FIXME: If ``d`` is one of the above dtypes, then should ``d.type`` return?
The NEP also contains a proposal for a somewhat elaborate
domain-specific-language for describing NA dtypes. I'm not sure how great an
idea that is. (I have a bias against using strings as data structures, and find
the already existing strings confusing enough as it is -- also, apparently the
NEP version of numpy uses strings like 'f8' when printing dtypes, while my
numpy uses object names like 'float64', so I'm not sure what's going on there.

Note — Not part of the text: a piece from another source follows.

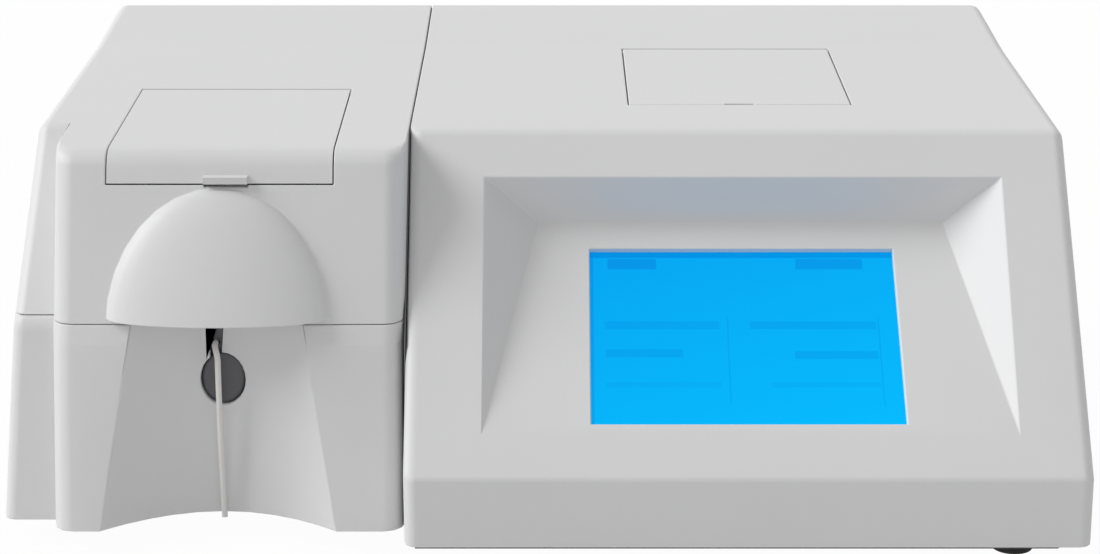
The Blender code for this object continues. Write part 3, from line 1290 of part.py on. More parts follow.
def make_pump(finishes):
    """Peristaltic pump: block with its track, rotor with rollers, motor and the pump tube."""
    right = PUMP_LEFT + PUMP_WIDTH
    half = PUMP_BLOCK / 2
    block = casing_box("pump_head", (PUMP_LEFT, right), (PUMP_DEPTH - half, PUMP_DEPTH + half),
                       (TRAY_TOP + GAP, PUMP_HEIGHT + half), finishes["dark"])
    floor = right - PUMP_FLOOR
    axis_y, axis_z = world(PUMP_DEPTH, PUMP_HEIGHT)
    cut(block, rod("pump_track", PUMP_TRACK, (PUMP_LEFT - OVERRUN, axis_y, axis_z),
                   floor - PUMP_LEFT + OVERRUN, "X"),
        casing_box("pump_way_out", (PUMP_LEFT - OVERRUN, floor), (PUMP_DEPTH, PUMP_DEPTH + PUMP_BLOCK),
                   (PUMP_HEIGHT - PUMP_TRACK, PUMP_HEIGHT + PUMP_TRACK)),
        rod("pump_shaft_hole", SHAFT_RADIUS + SHAFT_PLAY, (floor - OVERRUN, axis_y, axis_z),
            PUMP_FLOOR + 2 * OVERRUN, "X", segments=SMALL_SEGMENTS))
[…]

``withNA(float64, arg1=value1)`` seems like a more pleasant way to print a
dtype than "NA[f8,value1]", at least to me.) But if people want it, then cool.
Type hierarchy
--------------
FIXME: how should we do subtype checks, etc., for NA dtypes? What does
``issubdtype(withNA(float), float)`` return? How about
``issubdtype(withNA(float), np.floating)``?
Serialization
-------------
Copyright
---------
This document has been placed in the public domain.